Frage an Lothar Bisky von Martin A.
Lieber Herr Bisky,
wie stehen Sie zur Realisierung des Artikels 146 des Grundgesetzes?
Beste Grüße
Martin-Dietmar Augustin
Sehr geehrter Herr Augustin,
das Grundgesetz ist ein Provisorium. Als im Mai 1949 der Parlamentarische Rat das Grundgesetz der Bundesrepublik Deutschland verabschiedete, sollte mit dem Namen "Grundgesetz" vor allem der vorübergehende Charakter des Verfassungstextes deutlich gemacht werden. Diese Intention kam auch in Art. 146 GG zum Ausdruck ("Dieses Grundgesetz verliert seine Gültigkeit an dem Tage, an dem eine Verfassung in Kraft tritt, die von dem deutschen Volke in freier Entscheidung beschlossen worden ist").

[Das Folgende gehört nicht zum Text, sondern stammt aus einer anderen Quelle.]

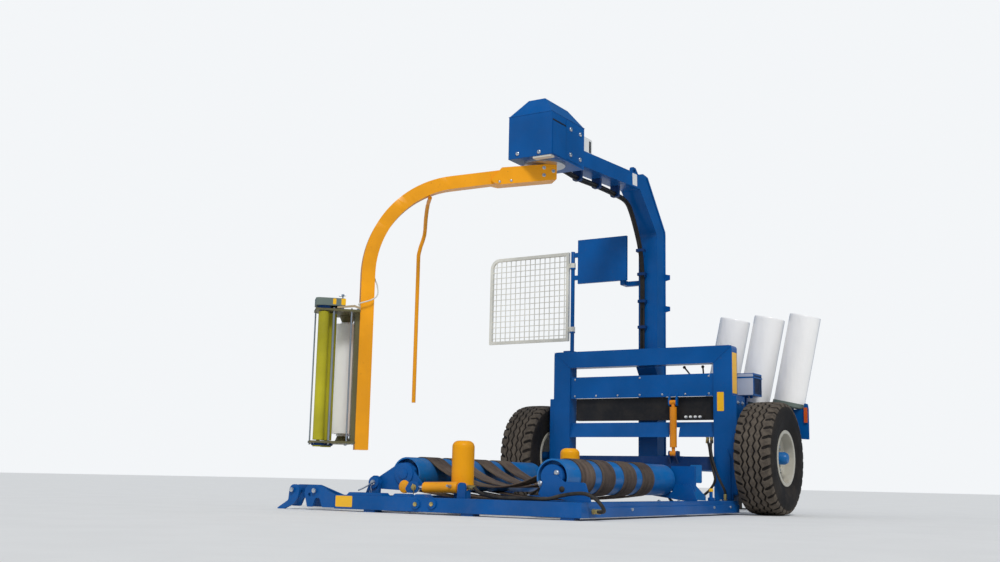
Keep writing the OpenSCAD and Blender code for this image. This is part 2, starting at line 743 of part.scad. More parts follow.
// Film dispenser on the arm's leg, in the arm's own frame: radius outward, then along, then up
unit_top = unit_z + film_len + 130;
roll_a = 105;       // film roll's middle, outward from the leg
roll_b = -205;      // and ahead of it
roller_rows = [[unit_out - 125, -40], [unit_out - 65, 60]];
plate_t = 14;
cone_h = 60;
cone_base = 110;
cone_tip = 60;
core_bore = 76;
cone_seat = cone_h * (cone_base - core_bore + 2 * gap) / (cone_base - cone_tip);
module dispenser_frame() {
    h = arm_tube / 2;
    color([0.42, 0.42, 0.28]) on_arm() translate([arm_r, 0, 0]) {
        for (z = [unit_z, unit_top]) translate([0, 0, z]) linear_extrude(plate_t) difference() {
            polygon(rounded([
                [h + 2, -h - 20, 10], [h + 2, unit_half, 10], [unit_corner, unit_half, unit_round],
                [unit_corner, -70, unit_round], [roll_a + 90, roll_b - 40, 30], [roll_a - 40, roll_b - 40, 30]
            ], 6));
            for (row = roller_rows) translate([row[0], row[1]]) circle(d = 25);
        }
        box([h + gap, -40, unit_z], [h + 30, 40, unit_top + plate_t]);
        translate([roll_a, roll_b, unit_z + plate_t]) cylinder(h = cone_h, d1 = cone_base, d2 = cone_tip);
        translate([roll_a, roll_b, unit_top - cone_h]) cylinder(h = cone_h, d1 = cone_tip, d2 = cone_base);
    }
}

module stretch_rollers() {
    color([0.5, 0.5, 0.12]) on_arm() for (row = roller_rows) translate([arm_r + row[0], row[1], 0]) {
        translate([0, 0, unit_z + 20]) cylinder(h = unit_top - unit_z - 26, d = stretch_d);
        translate([0, 0, unit_z - 20]) cylinder(h = unit_top - unit_z + 54, d = 25 - 0.1);
        translate([0, 0, unit_z - 24]) cylinder(h = 22, d = 70);
    }
}

module gear_cover() {
    color([0.45, 0.5, 0.45]) on_arm() translate([arm_r, 0, unit_top + 34 + gap]) linear_extrude(52)
        polygon(rounded([[150, -80, 20], [150, 95, 20], [unit_corner, 95, 30], [unit_corner, -60, 30]]));
}

module dispenser_roll() {
    low = unit_z + plate_t + cone_seat;
    core_len = unit_top - cone_seat - low;
    color([0.93, 0.93, 0.95]) on_arm() translate([arm_r + roll_a, roll_b, low]) difference() {
        union() {
            cylinder(h = core_len, d = core_bore + 14);
            translate([0, 0, (core_len - film_len) / 2]) cylinder(h = film_len, d = used_d);
        }
        translate([0, 0, -1]) cylinder(h = core_len + 2, d = core_bore);
    }
}

// Plate beside the mast and the mesh guard on its hinge
guard_y = portal_y + 90;
panel_x = [-627, -161];
panel_z = [1915, 2300];
hinge_x = -680;
post_d = 34;
collar_z = [1500, 2060];
collar_h = 40;
module guard_panel() {
    color([0, 0.3, 0.57]) placed() {
        box([panel_x[0], guard_y, panel_z[0]], [panel_x[1], guard_y + 25, panel_z[1]]);
        box([-230, guard_y + 24, panel_z[0] - 30], [-190, guard_y + 64, panel_z[1] - 60]);
        box([-230, mast_y + 20, panel_z[0] - 35], [-mast_w / 2 - gap, mast_y + 60, panel_z[0] + 5]);
        box([-230, guard_y + 30, panel_z[0] - 35], [-190, mast_y + 60, panel_z[0] + 5]);
        translate([hinge_x, guard_y + 12, portal_top + gap]) cylinder(h = 890, d = post_d);
        for (z = collar_z) translate([hinge_x, guard_y + 12, z - 12 - gap]) cylinder(h = 12, d = post_d + 14);
        for (z = [1950, 2150]) box([hinge_x, guard_y + 2, z], [panel_x[0] + 1, guard_y + 22, z + 40]);
        box([hinge_x - 40, portal_y + 20, portal_top + gap], [hinge_x + 40, guard_y + 40, portal_top + 14]);
    }
}

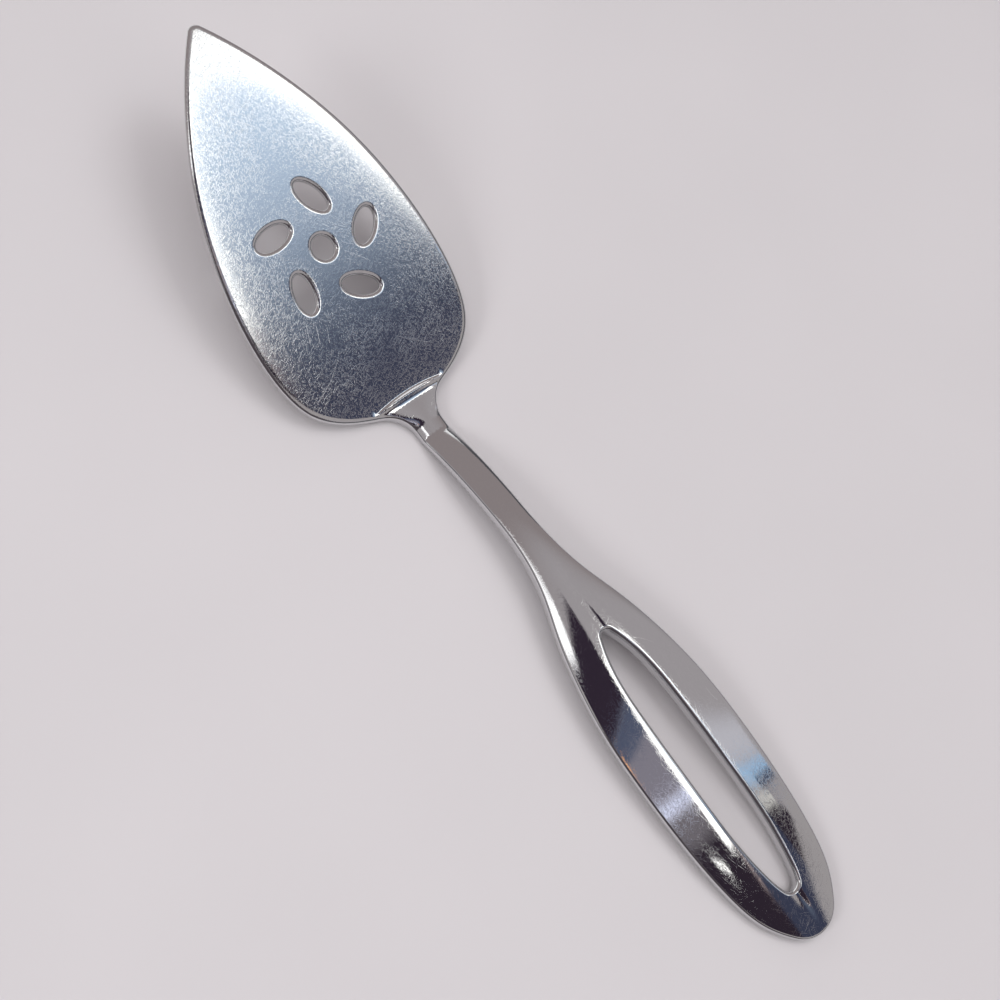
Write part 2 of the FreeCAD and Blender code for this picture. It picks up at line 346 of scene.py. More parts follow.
    def handle_top(self, x: np.ndarray, y: np.ndarray) -> np.ndarray:
        """Height of the top of web, neck and handle: one crown with a fine groove in its middle.

        Args:
            x: Places along the length.
            y: Places across.

        Returns:
            The heights.
        """
        swell = smooth_step(x, 0.0, self.arch_crest)
        fade = smooth_step(x, self.handle_widest, self.handle_length)
        thick = self.web_thickness + (self.handle_thickness - self.web_thickness) * swell
        thick = thick + (self.handle_end_thickness - self.handle_thickness) * fade
        to_neck = smooth_step(x, 0.0, self.root_fillet)
        to_limb = smooth_step(x, self.flare_start, self.handle_widest)
        radius = self.web_crown_radius + (self.neck_crown_radius - self.web_crown_radius) * to_neck
        radius = radius + (self.limb_crown_radius - self.neck_crown_radius) * to_limb
        groove = smooth_step(x, self.groove_start, self.loop_start)
        groove = groove * (1.0 - smooth_step(x, self.loop_end, self.handle_length))
        groove = groove * self.groove_depth * np.exp(-(y / self.groove_half_width) ** 2)
        middle = soft_max(self.underside_middle(x) + thick, self.web_level - self.web_fall * x,
                          self.web_blend)
        return middle - y ** 2 / (2.0 * radius) - groove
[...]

Eine Volksabstimmung über eine Verfassung hat es aber bis heute nicht gegeben. Der in Artikel 146 GG vorgesehene Zeitpunkt dafür ist 1990 verpasst worden. Sowohl bei der CDU als auch bei der SPD gab es damals keinen aufrichtigen politischen Willen, eine gemeinsame neue Verfassung zu schaffen. Dabei lag mit dem Entwurf einer neuen Verfassung für die DDR, ausgearbeitet vom Runden Tisch, ein hervorragend geeigneter Beitrag für eine Verfassungsdiskussion vor. So gab es weder über die staatliche deutsche Einheit noch über ein neues Grundgesetz eine Volksabstimmung. Die DDR wurde der Bundesrepublik über einen Beitritt nach Artikel 23 des Grundgesetzes förmlich "zugeschlagen."
Es gehört aber eigentlich zur Legitimation einer Verfassung, dass sie in einer Volksabstimmung angenommen wird.
Das Grundgesetz hat sich bei der Sicherung der Freiheitsrechte weitestgehend bewährt. Es gilt darum seinen Kern in jedem Fall zu erhalten. Eine neue Verfassung müsste jedoch fühlbar sozialer ausgerichtet sein. Dies wird in der Finanzkrise besonders deutlich. Wir brauchen eine Verfassung mit einklagbaren sozialen Grundrechten, wie z.B. dem Recht auf Arbeit, Wohnen, auf Bildung und soziale Sicherung. Notwendig ist auch eine Konkretisierung des Sozialstaatsprinzips mit einem strikten Verbot der Privatisierung im Bereich der Daseinsvorsorge. Dabei ist die Verpflichtung des Staates festzuschreiben, sich vorrangig die notwendigen finanziellen Mittel zur Herstellung sozialer Gerechtigkeit zu verschaffen. Hierzu hat DIE LINKE im Bundestag einen Gesetzentwurf erarbeitet. Zudem - und das liegt mir besonders am Herzen - müssten Elemente direkter Demokratie gestärkt werden. Die Volksgesetzgebung ist ein Ausdruck der direkten Demokratie und wird bereits in vielen Staaten (den meisten EU-Staaten) und deutschen Bundesländern erfolgreich praktiziert. Daher fordert DIE LINKE., auch auf Bundesebene eine dreistufige Volksgesetzgebung zuzulassen. Die Fraktion will weg von einer Zuschauerdemokratie hin zu einer Kultur der Beteiligung und des Dialogs. Denn nur wo sich Bürgerinnen und Bürger einbringen, wo sie mitreden und mit entscheiden können, kann eine Demokratie auf Dauer funktionieren.